Ese modo de ilustrar la revolución estaba bastante pasado de moda en los años 60, a ambos lados del telón de acero. En la URSS, porque las cicatrices del estalisnismo hacían muy difícil ensalzar las revoluciones del pasado, en especial de un modo inocente y esperanzado. No es de extrañar que si Soy Cuba pudo hacerlo así es porque la revolución cubana, a principios de los sesenta, aún estaba revestida por un aura virginal: existía la clara posibilidad de hacer, esta vez, las cosas bien. En los países de occidente, aunque compartían esa misma fascinación por Fidel y la revolución, la mirada era mucho más cautelosa, cuando no desengañada, en especial tras el fracaso del 68. La rebeldía izquierdista estaba encabezada por una juventud contestataria y transgresora, con claros visos anarquistas, que dirigía sus tiros contra todas las estructuras de poder, ya fueran comunistas o capitalistas. De hecho, en muchos aspectos, el 68 podría asimilarse a una guerra civil dentro de la izquierda europea, cuando no un conflicto generacional

Debido a esos resquemores ante la revolución, compartidos a ambos lados del telón de acero, es sorprendente que una película oficial pueda hablar de ella con tal energía juveníl. Propia de los sesenta, pero en oposición a cómo la juventud de esa época buscaba mostrarse, es decir, negando toda jerarquía, derribando toda autoridad. Ese ímpetu, esa entrega al ideal, de Soy Cuba se extiende asímismo al aspecto estético, tan audaz y desaforado como las mejores obras de la década de los sesenta, sólo que, de nuevo, en contradicción y discordancia con lo que la Nouvelle Vague, the New Hollywood, el Novo Cinema o la British New Wave pretendían.  Los cineastas jóvenes de los sesenta buscaban  dar un acabado de desarreglo, de imperfección e improvisación, del que se desprendiese una impresión de espontaneidad y cercanía. Plasmación estética de ese rechazo de las reglas y el buen gusto que es central a la ideología juvenil de los sesenta.

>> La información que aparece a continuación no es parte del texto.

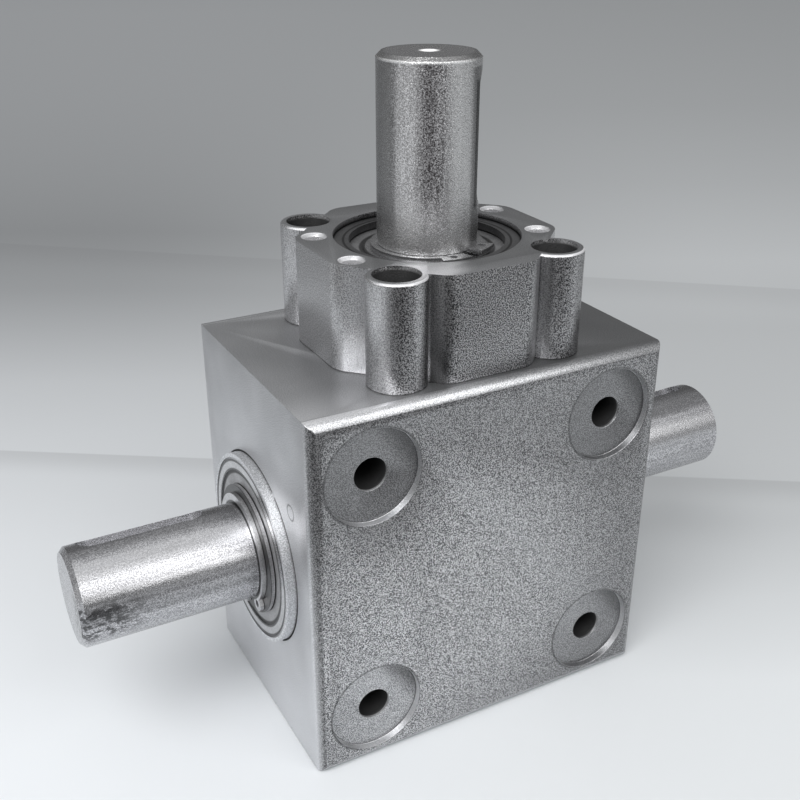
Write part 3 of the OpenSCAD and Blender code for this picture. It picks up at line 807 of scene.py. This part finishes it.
def cut_eye(piece, turn, out_mm, height):
    place = Vector((math.cos(math.radians(turn)), math.sin(math.radians(turn)), 0)) * out_mm * MM
    place.z = height * MM
    bpy.ops.object.select_all(action="DESELECT")
    bpy.ops.mesh.primitive_cylinder_add(vertices=24, radius=EYE_R * MM, depth=8 * MM, location=place)
    combine(piece, bpy.context.view_layer.objects.active, "DIFFERENCE")


BAND_IN, BAND_OUT, EYE_R = 11.95, 14.2, 0.95
LEFT_LUG_OUT, RIGHT_LUG_IN, RIGHT_LUG_OUT, SPRUNG_UP = 16.4, 12.4, 17.2, 1.1
seat_low, seat_high = (end.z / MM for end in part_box("output_ring"))
sprung_ring = spun_bar(BAND_IN, BAND_OUT, seat_low, seat_high, -62, 317)
sprung_ring.name = "output_ring_sprung"
left_lug = spun_bar(BAND_IN, LEFT_LUG_OUT, seat_low, seat_high, -106, 28)
combine(sprung_ring, left_lug, "UNION")
right_lug = spun_bar(RIGHT_LUG_IN, RIGHT_LUG_OUT, seat_high - 0.2, seat_high + SPRUNG_UP, -70, 22)
combine(sprung_ring, right_lug, "UNION")
cut_eye(sprung_ring, -93, 14.3, seat_high)
cut_eye(sprung_ring, -56, 14.8, seat_high)
soften(sprung_ring, 0.16, sharp_degrees=30)
stand_for(sprung_ring, "output_ring", "output_line")

# %% [markdown]
# ## Which piece gets which finish
# A material slot is filled on each piece. Parts of the same make share a finish, and most of them
# are told apart by the end of their name.


# %% Hand out the finishes
def wear(piece, material):
    piece.data.materials.clear()
    piece.data.materials.append(material)


wear(soft_box, housing_paint)
wear(soft_neck, neck_paint)
wear(sprung_ring, lug_steel)
finishes = {"left_sleeve": sleeve_paint, "right_sleeve": sleeve_paint, "through_shaft": through_steel,
            "output_shaft": output_steel, "bore_ring": bore_steel, "neck_screws": screw_steel,
            "spring_washers": screw_steel}
by_ending = {"_race": race_steel, "_balls": ball_steel, "_cage": cage_steel, "_seals": seal_film,
             "_ring": ring_steel, "_rings": ring_steel, "_shims": ring_steel, "_gear": gear_steel,
             "_key": gear_steel, "_spacer": gear_steel}
for name, node in nodes.items():
    endings = [steel for ending, steel in by_ending.items() if name.endswith(ending)]
    finish = finishes.get(name) or (endings[0] if endings else None)
    if finish:
        wear(node, finish)
    elif name not in ("housing", "neck"):
        print("no finish for", name)

# %% [markdown]
# ## The floor
# The gearbox stands on a pale sheet that was laid square to the view and rises behind, away from
# the light. A bent sheet could be modelled, but one plane is enough: its shade is painted on it, by
# the distance behind the object. Nearness is 1 close by and sinks towards 0 far behind, as heights in a
# photograph do. The left and the right half of the sheet have their own run of painted shades.

# %% Floor
bpy.ops.mesh.primitive_plane_add(size=12, location=(0, 0, -0.0002))
floor = bpy.context.view_layer.objects.active
floor.name = "floor"
sheet = Finish("floor_sheet", Roughness=0.7)
behind = sheet.x * -math.sin(AZIMUTH) + sheet.y * math.cos(AZIMUTH)
aside = sheet.x * math.cos(AZIMUTH) + sheet.y * math.sin(AZIMUTH)
nearness = 203 / (behind + 257).at_least(150)


def run_of_shades(stops, blue):
    tinted = [(place, (shade * 0.97, shade, shade * blue)) for place, shade in stops]
    return sheet.node("ShaderNodeValToRGB", {"stops": tinted}, {"Fac": nearness})


left_shade = run_of_shades(((0.10, 0.50), (0.20, 0.38), (0.30, 0.27), (0.36, 0.33), (0.46, 0.54),
                            (0.52, 0.61), (0.66, 0.73), (0.88, 0.81), (1.0, 0.81)), 1.03)
right_shade = run_of_shades(((0.10, 0.49), (0.18, 0.46), (0.25, 0.48), (0.33, 0.54), (0.40, 0.48),
                             (0.55, 0.51), (0.63, 0.51), (0.73, 0.62), (0.85, 0.71), (1.0, 0.71)), 1.02)
sheet.colour = sheet.mix((aside / (behind + 450)).rise(-0.25, 0.25), left_shade, right_shade)
print("floor", [round(v, 1) for v in floor.dimensions], "m")

# %% [markdown]
# ## Folds and dark corners
# The sheet has two faint folds, each painted as a band of shadow with a sharp front edge that fades
# behind. Two patches of painted shade, in front and far to the left, are there for the metal to
# mirror. The eye sees little of them, because Is Camera Ray takes most of their shade away.

# %% The sheet's marks
mirrored = 1 - sheet.node("ShaderNodeLightPath") * 0.9
dark_front = (-behind).rise(110, 200) * aside.band(-300, -120, 350, 600)
# Painted shade: a dark patch on the sheet in front, for the metal to mirror.
sheet.layer(dark_front * mirrored, (0.12, 0.12, 0.125))
for tilt, place, width, share in ((0.08, 105.6, 20, 0.22), (0.18, 347.5, 45, 0.14)):
    past = place - (behind + aside * tilt)
    # Painted shadow of each fold's edge.
    sheet.layer(past.rise(-0.6, 0.6) * past.fall(0, width) * share, (0.16, 0.16, 0.165))
far_left_shade = aside.fall(-550, -270) * behind.fall(100, 350)
# Painted shade: a dark patch far to the left, for the metal to mirror.
sheet.layer(far_left_shade * mirrored * 0.8, (0.2, 0.2, 0.205))
wear(floor, sheet.set())

# %% [markdown]
# ## The light
# A small tent lights the object from all round. A picture of a tent could be wrapped round the
# scene, but a sum on the direction does as well and needs no file. It gives the even part: brighter
# at the left and overhead, and a little darker towards the open front. A large soft lamp in front
# lifts the grain, and one high at the left draws the bright bands along the shafts.

# %% World and lamps
world = bpy.data.worlds.new("tent")
bpy.context.scene.world = world
world.use_nodes = True
tent = world.node_tree
glow = tent.nodes["Background"]
way = Wire.node(tent, "ShaderNodeTexCoord")
parts = Wire.node(tent, "ShaderNodeSeparateXYZ", sockets={0: way}).socket.node
wx, wy, wz = (Wire(parts.outputs[i]) for i in range(3))
ceiling = wz.rise(0.47, 0.75)
from_left = (-wx).rise(0.1, 0.95) * (1 - ceiling)
open_front = (wy * -math.cos(AZIMUTH) + wx * math.sin(AZIMUTH)).rise(0.2, 0.8) * wz.fall(0.3, 0.55)
level = 0.2 + ceiling * 0.5 + from_left * 0.26 - open_front * 0.1
tent.links.new(level.socket, glow.inputs["Strength"])
glow.inputs["Color"].default_value = (0.985, 0.992, 1.0, 1)


def lamp(name, place, size, power):
    light = bpy.data.lights.new(name, "AREA")
    light.shape, light.size, light.size_y = "RECTANGLE", size[0], size[1]
    light.energy = power
    holder = bpy.data.objects.new(name, light)
    holder.location = place
    holder.rotation_mode = "QUATERNION"
    holder.rotation_quaternion = (Vector((0, 0, 0.05)) - Vector(place)).to_track_quat("-Z", "Y")
    bpy.context.scene.collection.objects.link(holder)
    print(name, power, "watts")


lamp("key_panel", (0.3, -0.8, 0.72), (0.75, 0.8), 4.0)
lamp("left_panel", (-0.75, -0.55, 1.15), (0.9, 0.9), 13.0)
bpy.context.scene.view_settings.view_transform = "Standard"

Sin embargo, en Soy Cuba todo está planificado, calculado, embellecido, hasta el más mínimo detalle, lo que no implica que sea académica. No hay olvidar que se trata de una película de los años veinte perdida en otra década, ni que en las películas de fines del mudo se acuñó, por primera vez, el concepto de liberación de la cámara. Es decir, una cámara móvil, capaz de seguir a las personajes en todas sus evoluciones y que, en ocasiones, se torna incluso acrobática. Esa cámara liberada -que no significa cámara al hombro, ni de corresponsal o de smartphone- es omnipresente en Soy Cuba, plasmándose en travellings suntuosos, de complejidad casi irresoluble, donde se mezclan diferentes personajes y situaciones. Un modo que volvió a ponerse de moda, no por casualidad, en los 90 -recuerden  Magnolia (1999) de Paul .Thomas. Anderson- y que los CGI y el ordenador han resucitado en nuestro presente, permitiendo movimientos de cámara imposible o planos-secuencia de longitud indefinida - caso de Diqiu zuihou de yewan (Largo viaje hacia la noche, 2018)  de Bi Gan o 1917 (2019) de Sam Mendes.

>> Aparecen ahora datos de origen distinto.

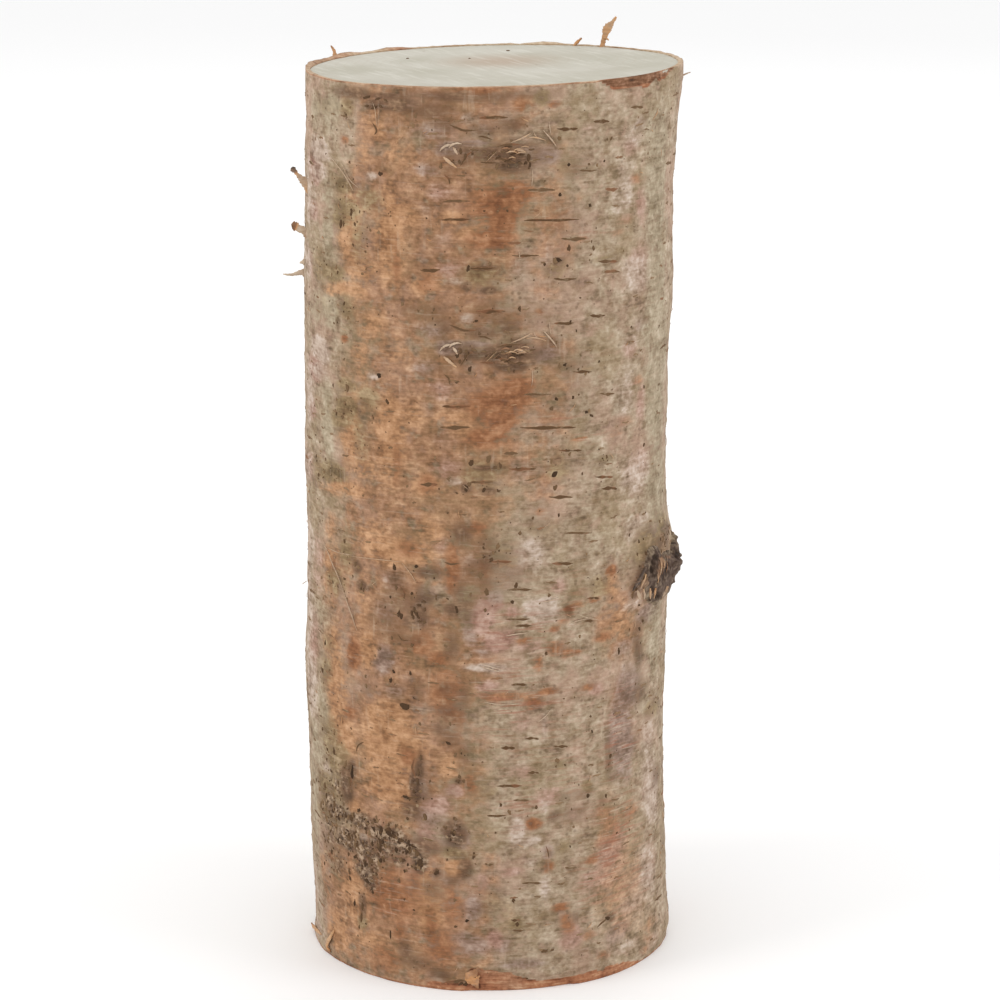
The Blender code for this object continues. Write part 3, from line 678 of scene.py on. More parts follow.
def set_ring_uv(mesh, rings):
    """Unrolls the stack of rings onto one map, with the seam at the last column."""
    columns = len(rings[0])
    profile = []
    for ring in rings:
        middle = ring.mean(axis=0)
        profile.append(middle + [np.abs(ring - middle).mean(), 0, 0])
    steps = np.linalg.norm(np.diff(np.array(profile), axis=0), axis=1)
    along = np.concatenate([[0], np.cumsum(np.maximum(steps, LEAST_MAP_STEP))])
    along = MAP_MARGIN + (1 - 2 * MAP_MARGIN) * along / along[-1]
    layer = mesh.uv_layers.new(name="OFBake")
    count = len(rings) * columns
    for polygon in mesh.polygons:
        on_ring = [index for index in polygon.vertices if index < count]
        on_seam = any(index % columns == columns - 1 for index in on_ring)
        for loop, index in zip(polygon.loop_indices, polygon.vertices):
            if index >= count:
                column = columns - 1 if on_seam else min(corner % columns for corner in on_ring)
                layer.data[loop].uv = ((column + 0.5) / columns, CAP_ROWS[index - count])
                continue
            row, column = divmod(index, columns)
            if column == 0 and on_seam:
                column = columns
            layer.data[loop].uv = (column / columns, along[row])


def add_attribute(mesh, name, values):
    """Gives every point of the mesh a value that the materials can read."""
    attribute = mesh.attributes.new(name, "FLOAT", "POINT")
    attribute.data.foreach_set("value", np.asarray(values, dtype=np.float32))


def new_object(name, data):
    """Puts an object with this data in the scene."""
    thing = bpy.data.objects.new(name, data)
    bpy.context.scene.collection.objects.link(thing)
    return thing


def add_object(name, mesh, material, sharp_degrees=50):
    """Puts a finished mesh in the scene as a piece of the log."""
    mesh.shade_smooth()
    mesh.set_sharp_from_angle(angle=math.radians(sharp_degrees))
    piece = new_object(name, mesh)
    mesh.materials.append(material)
    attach(piece, "root")
    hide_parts("log")
    return piece


def shade_round_rim(columns):
    """How pale the ring of bark round the sawn top is in each direction."""
    shade = np.full(COLUMNS, RIM_SHADE)
    for start, end, share in RIM_SHADES:
        shade += (share - RIM_SHADE) * between(columns, start, end, 12)
    return shade


def shade_below_rim(columns, below):
    """The shade of bare inner bark this far below the rim. The torn place is dark with a paler fringe."""
    tall = torn_tall(columns, TORN_TOP_TALL, TORN_TOP_SHAPE)
    dark, fringe = TORN_TOP_SHADE
    torn = dark + (fringe - dark) * smooth_step(below / (tall + 0.0001), 0.60, 0.95)
    return RIM_LINE_SHADE + (torn - RIM_LINE_SHADE) * smooth_step(tall, 0, TORN_FULL)


def bark_rings(bark):
    """The skin's rings from cap to cap. With each go how bare its inner bark is and how pale that is."""
    columns = bark.degrees[0]
    hidden, bare = np.zeros(COLUMNS), np.ones(COLUMNS)
    foot_shade, rim_shade = np.full(COLUMNS, FOOT_SHADE), shade_round_rim(columns)
    outer_foot, outer_top = bark.radius[0], bark.radius[-1]
    inner_foot, inner_top = bark.smooth[0] - BARK_THICKNESS, bark.smooth[-1] - BARK_THICKNESS
    ragged = RIM_RAGGED * noise_field(columns, np.full(COLUMNS, LOG_HEIGHT), 0.003, 0.01, 31)
    raised = lip(columns) + ragged
    found = [(ring_points(columns, inner_foot, CAP_DEPTH, False), hidden, foot_shade)]
    for share in reversed(RIM_RINGS):
        ring = ring_points(columns, outer_foot + share * (inner_foot - outer_foot), 0.0, False)
        found.append((ring, bare, foot_shade))
    for row in range(ROWS + 1):
        height = bark.height[row, 0]
        ring = ring_points(columns, bark.radius[row], height, True)
        if row == ROWS:
            ring[:, 2] += raised
        bared = np.maximum(smooth_step(bark.torn[row], 0.0002, 0.0008), bark.edge[row])
        shade = shade_below_rim(columns, LOG_HEIGHT - height) if row > ROWS / 2 else foot_shade
        found.append((ring, bared, shade))
    for share in RIM_RINGS:
        ring = ring_points(columns, outer_top + share * (inner_top - outer_top), LOG_HEIGHT, True)
        ring[:, 2] += raised * (1 - share)
        found.append((ring, bare, rim_shade))
    sunk = ring_points(columns, inner_top, LOG_HEIGHT, True)
    sunk[:, 2] -= CAP_DEPTH + WOOD_RECESS
    found.append((sunk, hidden, rim_shade))
    return found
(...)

Únase a esto una utilización continua de planos enfáticos -picados, contrapicados, profundidad de campo vertiginosa, encuadres diagonales e inclinados, lentes deformantes- y tendremos una película que para cualquier cineasta joven de los sesenta hubiera representado el enemigo a batir. De hecho, la película debería haberse derrumbado sobre sí misma, producto de su propia grandilocuencia y ampulosidad. Y sin embargo, no ocurre así. Su desbordante energía juvenil, aunque con herramientas  anticuadas, provoca al principio asombro, luego admiración, para acabar disipando todas las reservas que pudieran tenerse hacia su contenido y su forma. Además de por lo dicho, porque otra de esas reminiscencias de los años 20 es que que se trata de una película casi muda. Es decir, un film donde el sonido es un elemento más, pero lo primordial, el auténtico transmisor del mensaje, es la imagen.

Un OVNI fílmico, como les decía, por lo ya dicho y porque su arrollador entusiasmo es obra de un cineasta ya viejo por aquel entonces, otra reliquia viviente del primer cine soviético.